Discussion in 'Off-topic Discussion' started by Ongoingsupport, Feb 9, 2018.

  1. Ongoingsupport

    Ongoingsupport Fapstronaut

    https://www.theatlantic.com/technol...r-in-the-age-of-instant-communication/550325/

    Naomi Baron, a linguist at American University who studies language and technology, puts it, “We’ve dissed people in lots of formats before.”

    A Pew survey found that 90 percent of cellphone owners “frequently” carry their phone with them, and 76 percent say they turn their phone off “rarely” or “never.” In one small 2015 study, young adults checked their phones an average of 85 times a day. Combine that with the increasing social acceptability of using your smartphone when you’re with other people, and it’s reasonable to expect that it probably doesn’t take that long for a recipient to see any given message.

    “You create for people an environment where they feel as though they could be responded to instantaneously, and then people don’t do that. And that just has anxiety all over it,” says Sherry Turkle, the director of the Initiative on Technology and Self at the Massachusetts Institute of Technology.

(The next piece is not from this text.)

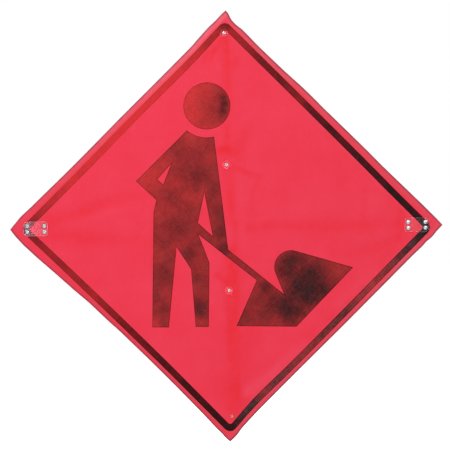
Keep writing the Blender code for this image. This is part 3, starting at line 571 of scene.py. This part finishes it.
def along(tree, vector, direction):
    """Distance along a direction."""
    return add_node(tree, "VectorMath", {0: vector, 1: direction}, operation="DOT_PRODUCT").outputs["Value"]


def length_of(tree, vector):
    """A vector's length."""
    return add_node(tree, "VectorMath", {0: vector}, operation="LENGTH").outputs["Value"]


def on_object(tree):
    """Position on the object at rest."""
    return add_node(tree, "TexCoord").outputs["Object"]


def place(tree):
    """Position on the object at rest, measured from the sign's centre."""
    return vectors(tree, "SUBTRACT", on_object(tree), (0, 0, CENTRE_Z))


def drawn_out(tree, vector, run, across, scales):
    """Position for a noise that is drawn out along one direction in the face."""
    x = sums(tree, "MULTIPLY", along(tree, vector, run), scales[0])
    y = sums(tree, "MULTIPLY", along(tree, vector, across), scales[1])
    return add_node(tree, "CombineXYZ", {"X": x, "Y": y}).outputs[0]


def vertex_value(tree, name):
    """A number that the vertices keep."""
    return add_node(tree, "Attribute", attribute_name=name).outputs["Fac"]


def cloud(tree, vector, size, detail=2.0, roughness=0.5):
    """Soft noise, from 0 to 1, whose blotches have the given size in metres."""
    inputs = {"Vector": vector, "Scale": 1 / size, "Detail": detail, "Roughness": roughness}
    return add_node(tree, "TexNoise", inputs).outputs["Fac"]


def spread(tree, value, low, high, to_low=0.0, to_high=1.0, kind="SMOOTHSTEP"):
    """Map a value from one range to another, without leaving it."""
    inputs = {"Value": value, "From Min": low, "From Max": high, "To Min": to_low, "To Max": to_high}
    return add_node(tree, "MapRange", inputs, interpolation_type=kind).outputs["Result"]


def patches(tree, vector, row):
    """An uneven finish, from one of the rows above."""
    size, detail, roughness, *ranges = row
    return spread(tree, cloud(tree, vector, size, detail, roughness), *ranges)


def colour_mix(tree, factor, *colours):
    """Mix two colours. The Mix node's colour sockets are inputs 6 and 7 and output 2."""
    first, second = (c if isinstance(c, bpy.types.NodeSocket) else (*c, 1) for c in colours)
    return add_node(tree, "Mix", {0: factor, 6: first, 7: second}, data_type="RGBA").outputs[2]


def colour_ramp(tree, factor, stops):
    """Read a colour from a list of (share, colour)."""
    node = add_node(tree, "ValToRGB", {"Fac": factor})
    ramp = node.color_ramp
    while len(ramp.elements) < len(stops):
        ramp.elements.new(0.5)
    for element, (share, colour) in zip(ramp.elements, stops):
        element.position = share
        element.color = (*colour, 1)
    return node.outputs["Color"]


def add_bump(tree, shader, height, distance):
    """Give a shader a bump."""
    bump = add_node(tree, "Bump", {"Height": height, "Distance": distance})
    tree.links.new(bump.outputs["Normal"], shader.inputs["Normal"])


def outline_distance(tree, centred, half, radius):
    """Distance of a place from a rounded rectangle's outline, below 0 inside it."""
    core = tuple(value - radius for value in half)
    beyond = vectors(tree, "SUBTRACT", vectors(tree, "ABSOLUTE", centred), core)
    level = vectors(tree, "MULTIPLY", vectors(tree, "MAXIMUM", beyond), IN_FACE)
    return sums(tree, "SUBTRACT", length_of(tree, level), radius)


# Materials


def threads(tree, vector):
    """Raised threads of the cloth, which run along the face's sides."""
    drift = sums(tree, "MULTIPLY", cloud(tree, vector, *THREAD_DRIFT_NOISE), THREAD_DRIFT)
    layers = []
    for pitch, power, weight in THREADS:
        lines = []
        for direction in THREAD_RUNS:
            across = sums(tree, "ADD", along(tree, vector, direction), drift)
            wave = sums(tree, "COSINE", sums(tree, "MULTIPLY", across, math.pi / pitch))
            lines.append(sums(tree, "POWER", sums(tree, "MULTIPLY", wave, wave), power))
        layers.append(sums(tree, "MULTIPLY", sums(tree, "MAXIMUM", *lines), weight))
    return sums(tree, "MAXIMUM", *layers)


def fabric_material():
    """Coated red cloth: threads, slow tone changes, darker edges, painted shade and painted highlight along
    its folds and margins, and painted shade between its threads.
    """
    material, tree, shader = new_material("face_fabric_cloth")
    spot = place(tree)
    weave = threads(tree, spot)
    colour = colour_mix(tree, patches(tree, spot, CLOTH_TONE), *CLOTH_COLOURS)
    colour = colour_mix(tree, patches(tree, spot, CLOTH_GRIT), colour, GRIT_COLOUR)
    # Painted shade and painted highlight at the margins and along the folds
    for name, direction, tint in PAINTED_LIGHT_TINTS:
        amount = sums(tree, "MULTIPLY", vertex_value(tree, name), direction, clamp=True)
        uneven = sums(tree, "MULTIPLY", amount, patches(tree, spot, PAINTED_TINT_PATCHES), clamp=True)
        colour = colour_mix(tree, uneven, colour, tint)
    # painted shade between the threads
    hollow_shade = spread(tree, weave, 0.0, 1.0, HOLLOW_SHADE, 0.0)
    colour = colour_mix(tree, hollow_shade, colour, HOLLOW_SHADE_COLOUR)
    # darker along the edges
    edge_dark = sums(tree, "MULTIPLY", vertex_value(tree, "edge"), patches(tree, spot, CLOTH_EDGE_DARKENING))
    colour = colour_mix(tree, edge_dark, colour, EDGE_DARK_COLOUR)
    tree.links.new(colour, shader.inputs["Base Color"])
    tree.links.new(patches(tree, spot, CLOTH_ROUGHNESS), shader.inputs["Roughness"])
    shader.inputs["Specular IOR Level"].default_value = CLOTH_SPECULAR
    add_bump(tree, shader, weave, CLOTH_BUMP)
    return material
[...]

    These are simple little exchanges (or lack of exchanges) but it reminds me of this one point that just because people are constantly connected it doesn't mean there's anything meaningful going on, it just means you're connected. Maybe people get too much stuff and a lot of it doesn't mean anything to them. And meaning requires context:

    When someone’s in front of you, “you do get to see the shadow of your words across someone else’s face,” Turkle says.

    In last month’s viral New Yorker short story “Cat Person,” a young woman embarks on a failed romantic relationship with a man she meets at the movie theater where she works. They only go on one date in the story; they get to know each other primarily over text. When the affair ends messily, it reveals not only how the bubble of romantic expectations can be popped by reality’s needle, but also how weak digital communication is as a scaffolding on which to build an understanding of another person.

    In an interview, the story’s author, Kristen Roupenian, said the piece was inspired by “the strange and flimsy evidence we use to judge the contextless people we meet outside our existing social networks, whether online or off.” Indeed, even for the people we already know, we increasingly rely on contextless forms of communication.

    I think even when you know someone you forget about context, because in that moment it's just a text from them and you may or may not be in the mood for it. This is also why I think the way people use text messaging systems for AP can be really misguided, people may connect via NoFap originally, and it just becomes this contextless meandering chat.